A historically weak week in the S&P500 was again historically weak.  It wasn’t much of a surprise to see the major stock markets in both the US and globally have a tough time in September.  Last month we suggested the positive movement in July was likely a “Bear Market Rally” and that seems to be the case. 

What is most impressive is how drastically the bond market is selling off.  Compared to stocks, this is supposed to be the “safe” money in investor portfolios, but bonds are not acting as they should.  We’ve talked in the past about how when interest rates rise, bond prices fall.  This is bad news for anyone heavily invested in bonds.  If the interest rate environment keeps rising at this pace, there could be a lot more pain ahead in the bond market.  “Cash is King” looks to be the winning wisdom of the day. 

I don’t normally talk about the currency markets, but right now I find it interesting that the US Dollar is excessively strong against most other world currencies.  The Yen, Euro, and the Pound are all having a really tough time out there.  And that is also likely a key factor to why both the stock and bond markets are going down.  If the Dollar does start to fall (or maybe even just stabilize), then we could be set for a good rally either into the end of the year or sometime early 2023.   

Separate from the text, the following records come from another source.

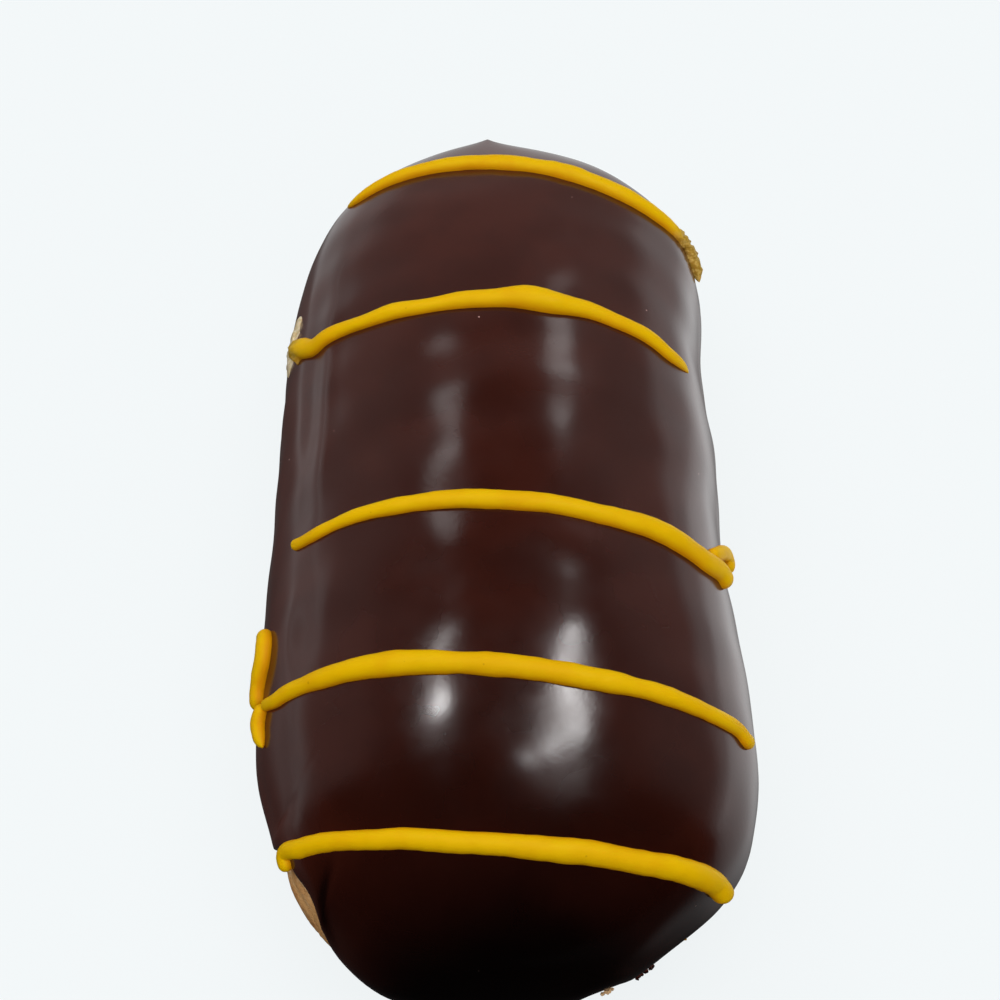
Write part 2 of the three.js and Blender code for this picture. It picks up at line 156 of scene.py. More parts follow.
# ------------------------ piped lines, in mm
# Each line crosses the top at "crest" and follows along = crest + slant x + bow x^2 + twist x^3, where x is
# the distance across.  It runs between two angles, with tails of [angle, along, lift] beyond them.
# "widths" are spaced evenly from the left end to the right.  "tips" are the lengths over which the ends
# taper, and "points" how sharply: 0.5 is round.  "crumbly" gives the shares of the length at which a line
# is still sound and is all crumbs; where they are the same, all of it is.
LINES = (
    {
        "name": "piped_line_far",
        "crest": 48.95, "slant": -0.113, "bow": -0.007, "twist": 0.00009, "reach": (-53, 66),
        "left": ((-57, 47.9, 0.25), (-61, 48.5, 0.2)),
        "right": ((73, 42.8, 0.45), (78, 40.8, 0.55), (80.5, 39.3, 0.65), (81.6, 38.7, 0.7)),
        "widths": (1.9, 2.3, 2.5, 2.7, 2.85, 2.95, 3.15, 2.8, 2.45, 2.2, 2.0),
        "tips": (8.0, 2.8), "points": (0.7, 0.8), "crumbly": (0.83, 0.9),
    },
    {
        "name": "piped_line_second",
        "crest": 20.4, "slant": 0.0, "bow": -0.0032, "twist": -0.00012, "reach": (-56, 50),
        "left": ((-62, 21.5, 0.25), (-67, 21.9, 0.1)),
        "right": ((54, 17.6, 0.3), (61.3, 17.3, 0.15)),
        "widths": (4.0, 2.1, 2.1, 2.1, 2.35, 2.6, 3.9, 2.4, 2.05, 2.1, 2.0),
        "tips": (1.0, 5.0), "points": (0.5, 0.8), "crumbly": (0.06, 0.0),
    },
    {
        "name": "piped_line_middle",
        "crest": -10.3, "slant": -0.045, "bow": -0.0015, "twist": 0.00001, "reach": (-54, 58),
        "left": ((-59.5, -9.9, 0.3),),
        "right": ((65, -12.1, 0.5), (71, -12.8, 0.5)),
        "widths": (1.45, 1.6, 1.9, 2.2, 2.35, 2.5, 2.3, 2.75, 2.9, 2.7, 2.5),
        "tips": (0.8, 1.2), "points": (0.45, 0.5),
    },
    {
        "name": "piped_line_fourth",
        "crest": -31.3, "slant": -0.095, "bow": -0.0004, "twist": 0.00003, "reach": (-58, 65),
        "left": ((-63, -29.9, 0.5), (-68, -29.6, 0.6), (-71.3, -29.4, 0.6)),
        "right": ((69, -34.1, 0.35), (73.2, -33.8, 0.3)),
        "widths": (1.3, 2.1, 2.5, 3.1, 2.75, 2.7, 2.7, 2.45, 2.2, 1.9, 1.7),
        "tips": (1.2, 1.2), "points": (0.55, 0.5),
    },
    {
        "name": "piped_line_near",
        "crest": -50.35, "slant": -0.081, "bow": 0.0021, "twist": 0.00002, "reach": (-58, 69),
        "left": ((-62.2, -47.7, 0.45), (-67.8, -47.3, 0.5), (-71.6, -47.6, 0.5), (-73, -49.0, 0.35)),
        "right": ((73, -51.0, 0.6), (77, -51.2, 1.0), (80, -51.5, 1.4)),
        "widths": (1.9, 2.2, 2.1, 2.35, 2.5, 2.6, 2.75, 2.75, 2.95, 3.0, 2.5),
        "tips": (0.9, 1.0), "points": (0.45, 0.5),
    },
)

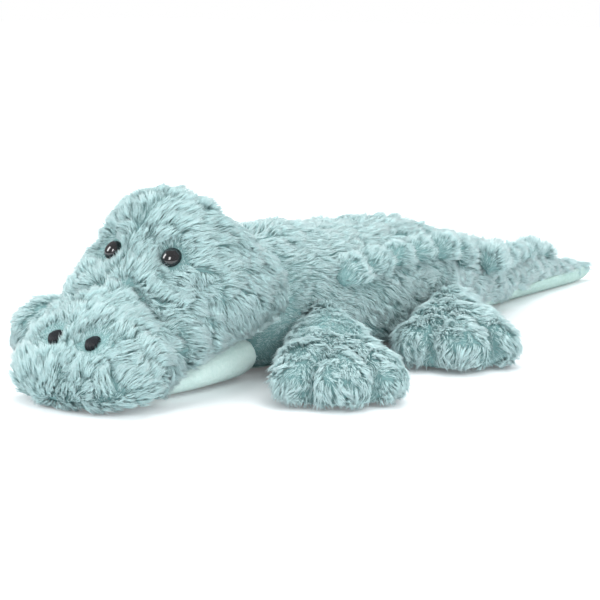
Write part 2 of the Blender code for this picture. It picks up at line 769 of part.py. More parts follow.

Opportunity ahead?  With every market sell-off or bear market comes an eventual rebound, which can be significant.  Several market bottoms have occurred in October, so it is entirely possible this bear market could end in the next few weeks.  Or maybe we get another rally into the end of the year.  

However, it is now highly unlikely that the S&P or the US Bond markets will end the year positive – the question is, how bad can it get, or how much can it recover in a short period of time?  That is what we are watching the most closely – is there an opportunity to get some money back in?  Or do we play it safe for the rest of the year, as was required in 2008 (see this month’s chart below)? 

Our Shadowridge Long-Term Trend is showing a strong negative signal at the moment, and our Mid-Term Cycle signal has pushed into extreme negative territory.  We’ve remained in low-risk or equity-hedged holdings to keep volatility as low as we reasonably can in this environment.  As we move into October, we’re keeping in mind that major bottoms can occur around this part of the year.  So we are optimistically looking out for that scenario. 

As of Wednesday night (September 28th, 2022), our Shadowridge Dashboard showed Positive to Negative sectors as 0 to 11. This is an extreme over-sold condition, and we could start to do some buying back in the market if the positive number starts to rise.  We do, however, hold Healthcare.  Right now, that is the strongest sector by the RSI (Relative Strength Index).  We had hoped to see more positivity out of the Energy sector, but it’s having a tough time with everything else.   

For this month’s chart, we are comparing charts of the S&P 500 YTD in blue and 2008 in green.  It’s hard to believe that this year has largely been worse than the legendary bad year of 2008, but here we are.  What happens next is the big question.  Do we follow that green line to new lows?  Or does seasonality kick in and we get a bottom in October (which is more the “usual” course of things)?  Time will tell, as always. 

S&P 500 in 2008 vs 2022 YTD (Source: Optima) 

Bonds – as of this writing, the Aggregate Bond Index AGG is down -13.72% YTD in 2022.  The 7–10-year Treasury bond index is -15.03% this year (FastTrack Data).  We are now looking at one of the worst YTD performances of the bond market in history.  Again, these are supposed to be the safety diversifiers, but they just aren’t filling that role right now.   

Bottom Line: I’m amazed to hear how many advisors out there are telling investors to sit tight and wait while they do nothing.  Does that make sense to anyone?  Our philosophy has always prioritized playing it safe as our priority.  Because if we’ve played it safe through the worst of times, it will take much less time to get accounts back to even…or back to growing once the worst is over.  This is when what we do is the most valuable to our clients…and we thank you for being here! 


1 The Standard and Poor’s 500 is an unmanaged, capitalization-weighted benchmark that tracks broad-based changes in the U.S. stock market.  This index of 500 common stocks is comprised of 400 industrial, 20 transportation, 40 utility, and 40 financial companies representing major U.S. industry sectors.  The index is calculated on a total return basis with dividends reinvested and is not available for direct investment.

2 Charts are for informational purposes only and are not intended to be a projection or prediction of current or future performance of any specific product.  All financial products have an element of risk and may experience loss.  Past performance is not indicative of future results.